You wake up one Monday and read in the newspaper that your employer intends to move its corporate headquarters to the Middle East. How is the rest of your day looking?
Undoubtedly, some Halliburton shareholders and at least some of its supporters may endorse the much-maligned government contractor and oil drilling firm’s plans to swap Houston for Dubai. But, amid mounting criticism by Democrats among others, the controversial move may spark a Congressional probe.
“My office will be in Dubai, and I will run our entire worldwide operations from that office,” Halliburton’s Chief Executive David Lesar declared at an energy conference in Bahrain on Sunday. “Dubai is a great business center.”
In the early reaction, the national media has overlooked an important angle, in my view: what about Halliburton’s 106,000 employees? On the bright side, there is air-conditioning in Dubai. But I don’t suppose that the United Arab Emirates affords the same protections and freedoms that American workers, especially women, enjoy now. According to Wikipedia, in the United Arab Emirates, “Salary structures and treatment based on nationality, sex, age, and race rather than on qualification are common.”
Repatriating corporate headquarters is a fairly uncommon move. Yet, in many ways, Halliburton, ranked No. 122 on the My Global Career 500, is an anomaly, given its recent transgressions against American taxpayers. Halliburton faces a major sandstorm, and not just from politicians, in pursuing this goal.
For that reason among others, it’s hard to see how repatriating corporate headquarters is likely to become a trend. Yet, what if some countries offer tax breaks, not just for establishing “captive” company-owned operations (as they do now), but for senior corporate executives to relocate both themselves and corporate headquarters? If Halliburton pulls this move off, it raises the stakes for all countries to retain large employers. But it also puts pressure on lawmakers to enact rules designed to prevent companies from expatriating themselves in the interests of a tax holiday or to avoid regulatory scrutiny.
And what does the future hold for Halliburton workers?

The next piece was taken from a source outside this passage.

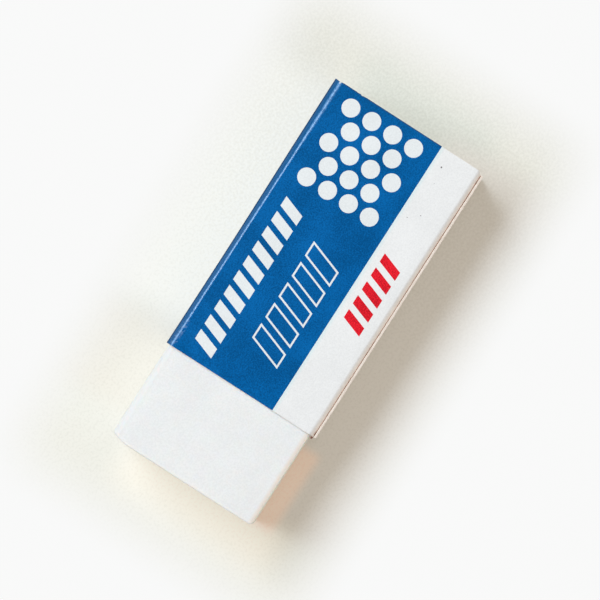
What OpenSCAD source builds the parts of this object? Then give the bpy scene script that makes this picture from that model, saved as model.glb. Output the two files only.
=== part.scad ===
// Block eraser in a folded card sleeve.
// X runs along the block towards its bare nose, Y across it towards the sleeve's glued seam, and Z up.
// The origin is the centre of the whole object's footprint, on the surface that it lies on.

/* [Block] */
// Length of the vinyl block
block_l = 43; // [36:0.5:60]
// Width of the vinyl block
block_w = 17.3; // [14:0.1:24]
// Thickness of the vinyl block
block_h = 11.7; // [9:0.1:14]
// Rounding of the four long edges
long_edge_r = 0.8; // [0.4:0.05:1.5]
// Rounding of the edges around the top and underside of each end
end_edge_r = 0.25; // [0.2:0.05:0.8]
// Rounding of the four upright corners
corner_r = 0.55; // [0.2:0.05:1.2]

/* [Sleeve] */
// Length of the card sleeve along the block
sleeve_l = 32.25; // [26:0.05:34]
// Thickness of the card
card_t = 0.25; // [0.2:0.01:0.32]
// Outside radius of the sleeve's folds
fold_r = 0.6; // [0.45:0.05:1]
// Room between the block and the card, on every side
slip = 0.12; // [0.04:0.01:0.2]
// Length of block that stands out of the sleeve
bare_l = 11.15; // [8:0.05:14]
// How far the outer panel's raw edge stays below the sleeve's top
seam_drop = 0.15; // [0.05:0.05:0.4]
// Height above the underside at which the inner glue flap ends
flap_end_z = 2.6; // [1.5:0.1:5]

/* [Print] */
// Thickness of the inked layer, let into the card's face
ink_t = 0.05; // [0.03:0.01:0.1]
// Width of the blue field on the top, from the sleeve's left side
blue_w = 12.97; // [11.5:0.01:15]

/* [Dots] */
// Diameter of the white dots
dot_d = 1.95; // [1:0.05:2.3]
// Number of dots in a full row across the sleeve
dot_columns = 4; // [2:1:4]
// Number of rows along the sleeve
dot_rows = 5; // [1:1:5]
// Distance between dots across the sleeve
dot_pitch = 2.55; // [2.4:0.05:2.8]
// Distance between rows along the sleeve
row_pitch = 2.1; // [2:0.05:2.3]
// Distance from the sleeve's far end to the centre of the first row
dot_start = 1.75; // [1.5:0.05:2.5]
// Distance from the edge of the blue field to the centre of the first dot
dot_inset = 2.35; // [1.5:0.05:2.5]

/* [Bars] */
// Width of a solid white bar along the sleeve
white_w = 1.15; // [0.6:0.05:1.5]
// Height of a solid white bar across the sleeve
white_h = 2.5; // [1.5:0.1:2.8]
// Distance between solid white bars
white_pitch = 1.8; // [1.7:0.05:1.9]
// Width of an outlined bar along the sleeve
outline_w = 1.75; // [1.2:0.05:2]
// Height of an outlined bar across the sleeve
outline_h = 3.9; // [2.5:0.1:4]
// Distance between outlined bars
outline_pitch = 2.5; // [2.4:0.05:2.6]
// Line width of the outlined bars
outline_t = 0.2; // [0.12:0.02:0.3]
// Number of red bars on the white band
red_count = 5; // [2:1:7]
// Width of a red bar along the sleeve
red_w = 1; // [0.6:0.05:1.2]
// Height of a red bar across the sleeve
red_h = 2.4; // [1.5:0.1:2.8]
// Distance between red bars
red_pitch = 1.7; // [1.6:0.05:1.9]
// How far a bar leans along the sleeve for each millimetre of its height
bar_lean = 0.35; // [0:0.05:0.5]
// Distance from the sleeve's near end to the nearest white bar
bars_end = 1.1; // [0.6:0.1:1.5]
// Least distance from the dots to the first white bar
dots_to_bars = 1.4; // [0.8:0.1:2]
// Distance from the sleeve's far end to the first red bar
red_start = 12.4; // [4:0.1:15]
// Distance from the edge of the blue field to the red bars
red_inset = 1; // [0.6:0.1:1.2]
// Distance from the edge of the blue field to the outlined bars
outline_inset = 1.9; // [1:0.1:2]
// Distance from the sleeve's left side to the solid white bars
white_inset = 2.3; // [1.2:0.1:2.4]

/* [Hidden] */
$fn = 96;
// Overshoot of a cutting shape past the face that it opens
over = 1;
// Room inside the sleeve, and the sleeve's size across
room_w = block_w + 2 * slip;
room_h = block_h + 2 * slip;
sleeve_w = room_w + 3 * card_t;
sleeve_h = room_h + 2 * card_t;
whole_l = sleeve_l + bare_l;
// The sleeve's ends, its left and right sides, and the outer face of the inner glue flap
far_x = -whole_l / 2;
near_x = far_x + sleeve_l;
nose_x = whole_l / 2;
left_y = -sleeve_w / 2;
right_y = sleeve_w / 2;
flap_y = right_y - card_t;
// The edge between the blue field and the white band
band_y = left_y + blue_w;
// The stretch that the white bars may fill, and how many bars fit it
run_x = far_x + dot_start + (dot_rows - 1) * row_pitch + dot_d / 2 + dots_to_bars;
run_l = near_x - bars_end - run_x;
white_count = floor((run_l - white_w - white_h * bar_lean) / white_pitch) + 1;
outline_count = floor(white_count / 2);
// The block's own corner nearest to the far end, the left side and the underside
block_x = nose_x - block_l;
block_y = left_y + card_t + slip;
block_z = card_t + slip;

// A rectangle between two corners with rounded corners, drawn from true arcs
module rounded_panel(x0, y0, x1, y1, r) {
    translate([x0 + r, y0]) square([x1 - x0 - 2 * r, y1 - y0]);
    translate([x0, y0 + r]) square([x1 - x0, y1 - y0 - 2 * r]);
    for (x = [x0 + r, x1 - r], y = [y0 + r, y1 - r]) translate([x, y]) circle(r);
}

// Turns an outline in Y and Z into a bar along X
module along_x(x0, length) {
    translate([x0, 0, 0]) rotate([90, 0, 90]) linear_extrude(length) children();
}

// A rectangular vinyl block: its section, its plan and its side view each round their own edges
module eraser_block() {
    color("#f1f3f4") intersection() {
        along_x(block_x, block_l)
            rounded_panel(block_y, block_z, block_y + block_w, block_z + block_h, long_edge_r);
        translate([0, 0, block_z - over]) linear_extrude(block_h + 2 * over)
            rounded_panel(block_x, block_y, block_x + block_l, block_y + block_w, corner_r);
        translate([0, block_y - over, 0]) rotate([90, 0, 0]) mirror([0, 0, 1])
            linear_extrude(block_w + 2 * over)
                rounded_panel(block_x, block_z, block_x + block_l, block_z + block_h, end_edge_r);
    }
}

// Outside of the folded card: the wrap down to the inner flap, and the outer panel glued onto the flap
module sleeve_outline() {
    rounded_panel(left_y, 0, flap_y, sleeve_h, fold_r);
    rounded_panel(left_y, 0, right_y, sleeve_h / 2, fold_r);
    translate([flap_y, sleeve_h / 4]) square([card_t, sleeve_h * 3 / 4 - seam_drop]);
}

// Inside of the folded card: full width below the inner flap's end, one card less above it
module sleeve_room() {
    room_r = fold_r - card_t;
    rounded_panel(left_y + card_t, card_t, flap_y - card_t, card_t + room_h, room_r);
    intersection() {
        rounded_panel(left_y + card_t, card_t, flap_y, card_t + room_h, room_r);
        translate([left_y, 0]) square([sleeve_w, flap_end_z]);
    }
}

// What lies outside the card's inked face on the left of the band's edge, with the white motifs left standing
module blue_region() {
    difference() {
        translate([far_x - over, left_y - over, -over])
            cube([sleeve_l + 2 * over, blue_w + over, sleeve_h + 2 * over]);
        along_x(far_x - 2 * over, sleeve_l + 4 * over)
            rounded_panel(left_y + ink_t, ink_t, flap_y, sleeve_h - ink_t, fold_r - ink_t);
        translate([0, 0, sleeve_h - 2 * ink_t]) linear_extrude(2 * over) white_motifs();
    }
}

// A bar that leans back along the sleeve, its foot's far corner at the origin
module leaning_bar(width, height) {
    lean = height * bar_lean;
    polygon([[0, 0], [width, 0], [width + lean, height], [lean, height]]);
}

// The line around a leaning bar
module outlined_bar(width, height, line) {
    lean = height * bar_lean;
    slant = line * sqrt(1 + bar_lean * bar_lean);
    inner_foot = line * bar_lean;
    difference() {
        leaning_bar(width, height);
        polygon([
            [inner_foot + slant, line],
            [width + inner_foot - slant, line],
            [width + lean - inner_foot - slant, height - line],
            [lean - inner_foot + slant, height - line]
        ]);
    }
}

// Staggered dots at the far end: each second row has one dot fewer and sits half a pitch across
module dot_field() {
    for (row = [0 : dot_rows - 1]) {
        odd = row % 2;
        for (column = [0 : dot_columns - 1 - odd])
            translate([
                far_x + dot_start + row * row_pitch,
                band_y - dot_inset - (column + odd / 2) * dot_pitch
            ]) circle(d = dot_d);
    }
}

// Everything that stays white inside the blue field
module white_motifs() {
    white_len = (white_count - 1) * white_pitch + white_w + white_h * bar_lean;
    outline_len = (outline_count - 1) * outline_pitch + outline_w + outline_h * bar_lean;
    dot_field();
    for (i = [0 : white_count - 1])
        translate([run_x + run_l - white_len + i * white_pitch, left_y + white_inset])
            leaning_bar(white_w, white_h);
    for (i = [0 : outline_count - 1])
        translate([run_x + (run_l - outline_len) / 2 + i * outline_pitch, band_y - outline_inset - outline_h])
            outlined_bar(outline_w, outline_h, outline_t);
}

// The red bars on the white band, thick enough to stand past the sleeve's top
module red_region() {
    translate([0, 0, sleeve_h - ink_t]) linear_extrude(over)
        for (i = [0 : red_count - 1])
            translate([far_x + red_start + i * red_pitch, band_y + red_inset])
                leaning_bar(red_w, red_h);
}

// One folded card, hollow along its length, with its inked areas let in
module card_sleeve() {
    color("#ebeded") difference() {
        along_x(far_x, sleeve_l) sleeve_outline();
        along_x(far_x - over, sleeve_l + 2 * over) sleeve_room();
        blue_region();
        red_region();
    }
}

// The blue ink, around the top, the left side and the underside
module blue_print() {
    color("#085e9e") intersection() {
        along_x(far_x, sleeve_l) sleeve_outline();
        blue_region();
    }
}

// The red ink on the white band
module red_print() {
    color("#df2433") intersection() {
        along_x(far_x, sleeve_l) sleeve_outline();
        red_region();
    }
}

eraser_block();
card_sleeve();
blue_print();
red_print();
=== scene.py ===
import math

import bmesh
import bpy
from mathutils import Matrix, Vector, noise


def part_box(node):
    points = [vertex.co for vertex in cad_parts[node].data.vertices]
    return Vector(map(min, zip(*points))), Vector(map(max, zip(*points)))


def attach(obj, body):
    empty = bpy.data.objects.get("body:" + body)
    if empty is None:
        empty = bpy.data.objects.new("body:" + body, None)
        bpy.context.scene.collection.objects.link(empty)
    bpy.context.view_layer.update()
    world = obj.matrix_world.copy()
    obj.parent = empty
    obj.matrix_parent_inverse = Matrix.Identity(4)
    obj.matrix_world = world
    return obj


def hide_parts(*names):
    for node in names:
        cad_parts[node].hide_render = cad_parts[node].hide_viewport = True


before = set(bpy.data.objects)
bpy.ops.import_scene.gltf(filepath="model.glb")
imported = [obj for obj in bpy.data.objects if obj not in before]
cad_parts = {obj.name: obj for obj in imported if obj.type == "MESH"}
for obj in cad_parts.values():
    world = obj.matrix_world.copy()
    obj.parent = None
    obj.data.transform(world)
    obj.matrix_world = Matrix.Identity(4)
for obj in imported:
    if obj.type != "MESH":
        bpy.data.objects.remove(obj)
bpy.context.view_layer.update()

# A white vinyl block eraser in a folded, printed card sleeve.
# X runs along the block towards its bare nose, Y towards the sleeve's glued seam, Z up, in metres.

# ---------------------------------------------------------------- sizes, from the frame and in millimetres

MM = 0.001
block_low, block_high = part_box("eraser_block")
block_middle, block_half = (block_low + block_high) / 2, (block_high - block_low) / 2
sleeve_low, sleeve_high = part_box("card_sleeve")
blue_low, blue_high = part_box("blue_print")
red_low, red_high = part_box("red_print")
far_x, near_x, nose_x = sleeve_low.x, sleeve_high.x, block_high.x
left_y, right_y = blue_low.y, sleeve_high.y
top_z = sleeve_high.z
band_y = blue_high.y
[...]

I am surprised that a website promoting a flat world is opposed to the moving of a corporate headquarter to Dubai. Would the reaction have been the same if they were moving to Paris? Having been to Dubai numerous times, (and with more reference points than a quotation from Wikipedia), I believe that in the end it is simple ignorance or more subtle xenophobia that is underlying the opposition. Everyone treats people differently, but Dubai is among the most cosmopolitan cities in the world – even for women. Working in the flat world does not mean it is the same everywhere. Transnational firms are no longer citizens of one nation but free to move as markets demand. Wake up! The world is changing, economies are moving, and the USA will NOT be at the center of the change in the coming decades. Halliburton’s move makes exceptional strategic sense as future major construction projects will be in Asia; though it will be politically unpopular in the short-term.
No one questions whether Dubai is a modern city replete with global job opportunities. By some measure, I am sure that Dubai is more cosmopolitan than many other cities in its region. But I believe you overstate your point about its cosmopolitan suitability for western women. I don’t see all corporate relocations as the same – do you?
My point is really about the need for introspection on the part of those who reject the viability of a corporate move with knee-jerk one-sided responses that have little to do with free market capitalism. Should a multi-billion dollar firm reject a strategic decision for its shareholders because of short-term political or gender-based motives? How tenable is your assertion that it’s hard for qualified, foreign women to work in Dubai? (Have you actually been there? I am not saying its as easy as the US, but neither is Japan for working women.) Similarly, how tenable is it for someone to assert that the Dubai ports deal is a violation of US sovereignty while allowing a British firm to own the ports? I think being in a flat world means being willing to live with cultural differences that allow your individual rights to work in a ‘foreign state’, without imposing your desires on the rest of their society. Why should all corporate relos necessitate a similar set of societal standards that the expatriate is used to? In a global economy, no one is forcing anyone to live anywhere – make a generous offer and I am sure that an overwhelming majority of your executives would love to live in a place like Dubai. I have met Western men and women who absolutely LOVE living there – do the research on the number of British executives and celebrities buying property there. If they choose not to move, then the firm can accomodate executives in mutliple parts of the world. This issue of relocating people is a perspective that has little to do with the strategic decision to move a firm’s HQ for long-term shareholder value. Don’t wish to have a prolonged debate – just a request for the naysayers to spend some time in rational introspection.
Knee-jerk, one-sided responses aside, didn’t Lesar characterize the move as “symbolic?” If anything, this announcement raises the issue of whether or not corporations even need a headquarters in the flat world (for anything other than tax purposes).